- **DATA SECTION**:

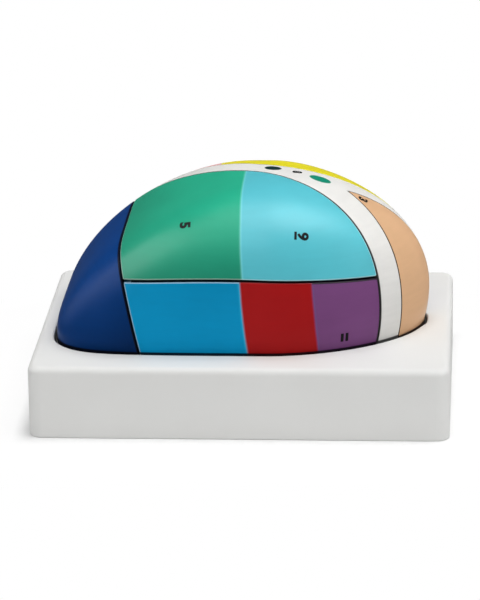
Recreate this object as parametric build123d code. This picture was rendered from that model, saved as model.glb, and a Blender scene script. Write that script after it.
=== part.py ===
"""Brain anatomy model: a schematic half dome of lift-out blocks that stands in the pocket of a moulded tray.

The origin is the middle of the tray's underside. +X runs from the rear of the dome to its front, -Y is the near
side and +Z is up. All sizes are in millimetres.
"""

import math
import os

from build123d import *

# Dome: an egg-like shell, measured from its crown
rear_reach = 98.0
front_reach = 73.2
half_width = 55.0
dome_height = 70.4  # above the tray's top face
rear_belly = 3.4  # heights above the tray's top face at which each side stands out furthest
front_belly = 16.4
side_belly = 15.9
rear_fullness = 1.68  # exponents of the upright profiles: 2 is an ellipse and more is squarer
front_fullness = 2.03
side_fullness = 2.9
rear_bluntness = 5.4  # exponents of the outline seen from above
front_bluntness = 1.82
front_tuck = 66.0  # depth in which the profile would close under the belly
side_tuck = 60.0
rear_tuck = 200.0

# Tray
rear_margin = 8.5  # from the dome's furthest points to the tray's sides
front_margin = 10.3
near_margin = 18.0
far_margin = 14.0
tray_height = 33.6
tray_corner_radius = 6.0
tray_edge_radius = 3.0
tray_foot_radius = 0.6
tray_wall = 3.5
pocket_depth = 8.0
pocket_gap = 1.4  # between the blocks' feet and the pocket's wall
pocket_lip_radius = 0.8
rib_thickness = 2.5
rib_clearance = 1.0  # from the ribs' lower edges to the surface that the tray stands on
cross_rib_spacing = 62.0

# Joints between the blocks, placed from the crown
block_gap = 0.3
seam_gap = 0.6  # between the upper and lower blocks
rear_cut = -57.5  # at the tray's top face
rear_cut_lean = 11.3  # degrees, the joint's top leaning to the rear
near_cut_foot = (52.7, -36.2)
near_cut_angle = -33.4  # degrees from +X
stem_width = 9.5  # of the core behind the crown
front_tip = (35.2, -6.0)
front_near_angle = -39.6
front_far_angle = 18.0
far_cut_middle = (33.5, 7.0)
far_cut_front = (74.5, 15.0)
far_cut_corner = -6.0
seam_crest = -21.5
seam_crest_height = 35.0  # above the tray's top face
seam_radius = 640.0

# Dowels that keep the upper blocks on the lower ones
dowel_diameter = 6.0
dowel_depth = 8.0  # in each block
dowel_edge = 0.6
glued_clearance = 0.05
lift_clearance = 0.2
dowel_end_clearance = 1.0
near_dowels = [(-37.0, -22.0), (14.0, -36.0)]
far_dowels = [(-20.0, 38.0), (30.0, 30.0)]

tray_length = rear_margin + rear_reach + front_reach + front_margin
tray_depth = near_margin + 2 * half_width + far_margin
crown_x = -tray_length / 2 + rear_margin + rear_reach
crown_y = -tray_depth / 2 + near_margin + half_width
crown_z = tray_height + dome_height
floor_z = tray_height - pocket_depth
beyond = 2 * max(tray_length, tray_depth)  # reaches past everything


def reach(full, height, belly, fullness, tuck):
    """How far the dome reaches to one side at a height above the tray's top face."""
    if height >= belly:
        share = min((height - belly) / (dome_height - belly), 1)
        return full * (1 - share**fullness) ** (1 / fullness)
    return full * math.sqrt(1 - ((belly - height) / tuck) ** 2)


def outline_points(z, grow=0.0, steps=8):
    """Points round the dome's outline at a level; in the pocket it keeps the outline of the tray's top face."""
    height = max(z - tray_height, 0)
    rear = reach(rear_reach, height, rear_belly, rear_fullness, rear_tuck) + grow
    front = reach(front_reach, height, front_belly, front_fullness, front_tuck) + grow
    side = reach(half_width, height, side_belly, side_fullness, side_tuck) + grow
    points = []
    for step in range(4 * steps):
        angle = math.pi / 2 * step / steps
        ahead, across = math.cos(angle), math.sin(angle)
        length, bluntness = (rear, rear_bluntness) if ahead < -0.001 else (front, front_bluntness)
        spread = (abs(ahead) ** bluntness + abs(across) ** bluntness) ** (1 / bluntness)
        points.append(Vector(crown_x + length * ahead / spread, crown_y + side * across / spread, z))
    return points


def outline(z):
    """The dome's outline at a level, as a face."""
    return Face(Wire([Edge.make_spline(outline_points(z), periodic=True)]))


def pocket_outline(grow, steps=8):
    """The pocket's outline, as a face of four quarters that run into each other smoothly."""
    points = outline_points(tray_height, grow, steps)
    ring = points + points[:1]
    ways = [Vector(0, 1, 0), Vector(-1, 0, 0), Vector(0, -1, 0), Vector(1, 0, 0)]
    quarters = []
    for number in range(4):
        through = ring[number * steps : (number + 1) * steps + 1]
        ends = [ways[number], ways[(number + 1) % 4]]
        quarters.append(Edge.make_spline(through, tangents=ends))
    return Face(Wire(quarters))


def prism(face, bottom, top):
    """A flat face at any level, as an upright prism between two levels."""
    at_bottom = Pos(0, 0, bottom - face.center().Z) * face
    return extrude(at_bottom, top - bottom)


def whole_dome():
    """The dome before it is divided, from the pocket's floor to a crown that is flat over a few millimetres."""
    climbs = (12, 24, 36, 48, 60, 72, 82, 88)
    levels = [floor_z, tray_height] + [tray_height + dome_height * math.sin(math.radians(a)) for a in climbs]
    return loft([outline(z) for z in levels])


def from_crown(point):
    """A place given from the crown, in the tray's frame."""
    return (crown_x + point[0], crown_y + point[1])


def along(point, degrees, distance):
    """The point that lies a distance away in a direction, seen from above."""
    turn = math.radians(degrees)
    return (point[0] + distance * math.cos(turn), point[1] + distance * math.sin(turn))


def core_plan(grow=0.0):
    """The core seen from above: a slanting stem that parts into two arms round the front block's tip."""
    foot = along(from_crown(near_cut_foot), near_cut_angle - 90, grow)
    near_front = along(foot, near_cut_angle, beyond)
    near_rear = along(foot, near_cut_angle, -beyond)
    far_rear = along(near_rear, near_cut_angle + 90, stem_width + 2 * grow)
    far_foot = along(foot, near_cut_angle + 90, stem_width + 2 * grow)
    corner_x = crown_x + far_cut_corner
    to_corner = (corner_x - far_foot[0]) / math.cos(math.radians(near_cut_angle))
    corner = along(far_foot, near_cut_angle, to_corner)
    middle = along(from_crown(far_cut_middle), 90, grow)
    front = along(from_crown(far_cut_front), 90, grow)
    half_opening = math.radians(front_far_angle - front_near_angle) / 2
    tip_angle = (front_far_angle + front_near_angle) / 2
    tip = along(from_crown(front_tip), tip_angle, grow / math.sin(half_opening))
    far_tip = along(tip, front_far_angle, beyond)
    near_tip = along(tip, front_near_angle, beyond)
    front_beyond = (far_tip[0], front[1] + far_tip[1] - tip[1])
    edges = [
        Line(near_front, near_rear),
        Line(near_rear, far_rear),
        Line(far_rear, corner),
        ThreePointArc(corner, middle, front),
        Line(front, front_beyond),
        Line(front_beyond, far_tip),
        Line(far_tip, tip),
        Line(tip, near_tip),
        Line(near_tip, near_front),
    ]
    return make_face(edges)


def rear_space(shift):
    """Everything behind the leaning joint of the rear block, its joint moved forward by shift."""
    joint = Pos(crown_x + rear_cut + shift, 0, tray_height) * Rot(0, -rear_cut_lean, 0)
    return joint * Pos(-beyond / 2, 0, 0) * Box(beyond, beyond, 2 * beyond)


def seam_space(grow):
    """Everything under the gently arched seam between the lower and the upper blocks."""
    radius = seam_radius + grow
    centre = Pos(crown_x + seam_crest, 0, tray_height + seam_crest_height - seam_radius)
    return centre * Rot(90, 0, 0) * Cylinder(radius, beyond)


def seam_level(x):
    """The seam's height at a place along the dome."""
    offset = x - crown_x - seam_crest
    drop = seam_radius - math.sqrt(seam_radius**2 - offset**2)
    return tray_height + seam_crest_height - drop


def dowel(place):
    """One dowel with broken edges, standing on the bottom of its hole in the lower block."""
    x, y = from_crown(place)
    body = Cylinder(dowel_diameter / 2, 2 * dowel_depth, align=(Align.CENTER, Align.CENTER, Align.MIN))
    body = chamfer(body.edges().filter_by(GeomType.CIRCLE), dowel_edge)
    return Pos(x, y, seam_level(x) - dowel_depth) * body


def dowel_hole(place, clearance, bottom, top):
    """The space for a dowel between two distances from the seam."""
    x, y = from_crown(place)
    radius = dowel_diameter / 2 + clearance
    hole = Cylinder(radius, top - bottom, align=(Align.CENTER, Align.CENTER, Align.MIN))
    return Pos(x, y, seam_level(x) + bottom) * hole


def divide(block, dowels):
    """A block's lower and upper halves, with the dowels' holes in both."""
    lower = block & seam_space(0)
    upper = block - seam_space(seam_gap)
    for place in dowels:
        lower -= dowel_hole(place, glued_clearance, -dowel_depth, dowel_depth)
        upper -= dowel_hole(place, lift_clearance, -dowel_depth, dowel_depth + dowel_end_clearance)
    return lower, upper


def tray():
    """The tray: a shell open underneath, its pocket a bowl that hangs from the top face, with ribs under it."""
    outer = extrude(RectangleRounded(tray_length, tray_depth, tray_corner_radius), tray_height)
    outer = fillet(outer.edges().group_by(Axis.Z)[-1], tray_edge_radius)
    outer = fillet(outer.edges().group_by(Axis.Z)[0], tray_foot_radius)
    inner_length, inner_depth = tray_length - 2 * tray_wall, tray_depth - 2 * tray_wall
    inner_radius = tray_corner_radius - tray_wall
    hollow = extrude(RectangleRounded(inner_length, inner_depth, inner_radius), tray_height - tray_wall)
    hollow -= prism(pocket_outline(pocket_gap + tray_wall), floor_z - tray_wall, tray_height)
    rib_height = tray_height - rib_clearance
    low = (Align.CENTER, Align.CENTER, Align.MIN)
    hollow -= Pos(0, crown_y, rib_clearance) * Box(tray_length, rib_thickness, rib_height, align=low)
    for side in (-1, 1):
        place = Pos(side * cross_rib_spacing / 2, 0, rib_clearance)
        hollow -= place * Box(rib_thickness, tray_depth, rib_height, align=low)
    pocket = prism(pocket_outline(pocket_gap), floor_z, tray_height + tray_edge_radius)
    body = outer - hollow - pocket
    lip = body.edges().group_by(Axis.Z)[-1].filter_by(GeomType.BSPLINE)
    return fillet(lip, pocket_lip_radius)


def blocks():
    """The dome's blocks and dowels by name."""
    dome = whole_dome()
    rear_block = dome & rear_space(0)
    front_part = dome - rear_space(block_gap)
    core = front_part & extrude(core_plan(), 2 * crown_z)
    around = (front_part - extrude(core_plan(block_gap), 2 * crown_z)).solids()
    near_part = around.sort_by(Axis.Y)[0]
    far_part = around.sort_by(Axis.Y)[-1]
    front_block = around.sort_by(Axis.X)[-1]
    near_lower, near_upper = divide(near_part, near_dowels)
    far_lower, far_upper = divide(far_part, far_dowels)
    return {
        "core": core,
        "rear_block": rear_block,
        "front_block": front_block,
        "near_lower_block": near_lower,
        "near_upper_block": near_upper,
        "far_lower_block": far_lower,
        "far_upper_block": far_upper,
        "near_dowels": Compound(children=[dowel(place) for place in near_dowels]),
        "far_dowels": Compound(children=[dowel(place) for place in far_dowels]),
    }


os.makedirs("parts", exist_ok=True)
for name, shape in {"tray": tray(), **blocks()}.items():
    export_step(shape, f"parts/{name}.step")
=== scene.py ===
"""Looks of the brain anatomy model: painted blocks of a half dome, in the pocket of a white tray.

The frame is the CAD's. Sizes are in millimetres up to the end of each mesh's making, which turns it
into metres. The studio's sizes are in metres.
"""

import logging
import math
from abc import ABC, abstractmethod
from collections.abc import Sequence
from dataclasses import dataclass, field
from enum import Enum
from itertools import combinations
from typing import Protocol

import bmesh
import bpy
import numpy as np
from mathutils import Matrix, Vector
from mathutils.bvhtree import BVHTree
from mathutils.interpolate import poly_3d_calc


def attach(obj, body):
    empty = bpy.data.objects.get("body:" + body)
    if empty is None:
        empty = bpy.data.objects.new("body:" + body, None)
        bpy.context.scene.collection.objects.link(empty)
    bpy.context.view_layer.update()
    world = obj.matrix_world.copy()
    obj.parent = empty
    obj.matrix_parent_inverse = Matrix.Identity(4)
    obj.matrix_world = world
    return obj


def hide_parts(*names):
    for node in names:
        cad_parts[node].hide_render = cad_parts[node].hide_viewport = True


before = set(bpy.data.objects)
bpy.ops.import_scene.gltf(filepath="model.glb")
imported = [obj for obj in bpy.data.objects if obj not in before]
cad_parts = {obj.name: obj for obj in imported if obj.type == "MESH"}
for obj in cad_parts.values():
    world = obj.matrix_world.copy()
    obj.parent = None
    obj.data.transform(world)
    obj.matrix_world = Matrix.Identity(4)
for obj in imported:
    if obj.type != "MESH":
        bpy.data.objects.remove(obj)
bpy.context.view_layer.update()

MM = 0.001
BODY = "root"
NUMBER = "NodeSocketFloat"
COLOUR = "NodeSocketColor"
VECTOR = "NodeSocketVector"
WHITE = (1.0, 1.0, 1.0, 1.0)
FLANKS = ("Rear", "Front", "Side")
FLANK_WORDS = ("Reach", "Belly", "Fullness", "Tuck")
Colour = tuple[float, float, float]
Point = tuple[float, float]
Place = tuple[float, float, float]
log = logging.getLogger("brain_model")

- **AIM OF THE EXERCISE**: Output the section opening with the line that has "near_part = around.sort_by(Axis.Y)[0]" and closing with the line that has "obj.parent = empty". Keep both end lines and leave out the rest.

- **SOLUTION TO THIS EXERCISE**:
    near_part = around.sort_by(Axis.Y)[0]
    far_part = around.sort_by(Axis.Y)[-1]
    front_block = around.sort_by(Axis.X)[-1]
    near_lower, near_upper = divide(near_part, near_dowels)
    far_lower, far_upper = divide(far_part, far_dowels)
    return {
        "core": core,
        "rear_block": rear_block,
        "front_block": front_block,
        "near_lower_block": near_lower,
        "near_upper_block": near_upper,
        "far_lower_block": far_lower,
        "far_upper_block": far_upper,
        "near_dowels": Compound(children=[dowel(place) for place in near_dowels]),
        "far_dowels": Compound(children=[dowel(place) for place in far_dowels]),
    }


os.makedirs("parts", exist_ok=True)
for name, shape in {"tray": tray(), **blocks()}.items():
    export_step(shape, f"parts/{name}.step")
=== scene.py ===
"""Looks of the brain anatomy model: painted blocks of a half dome, in the pocket of a white tray.

The frame is the CAD's. Sizes are in millimetres up to the end of each mesh's making, which turns it
into metres. The studio's sizes are in metres.
"""

import logging
import math
from abc import ABC, abstractmethod
from collections.abc import Sequence
from dataclasses import dataclass, field
from enum import Enum
from itertools import combinations
from typing import Protocol

import bmesh
import bpy
import numpy as np
from mathutils import Matrix, Vector
from mathutils.bvhtree import BVHTree
from mathutils.interpolate import poly_3d_calc


def attach(obj, body):
    empty = bpy.data.objects.get("body:" + body)
    if empty is None:
        empty = bpy.data.objects.new("body:" + body, None)
        bpy.context.scene.collection.objects.link(empty)
    bpy.context.view_layer.update()
    world = obj.matrix_world.copy()
    obj.parent = empty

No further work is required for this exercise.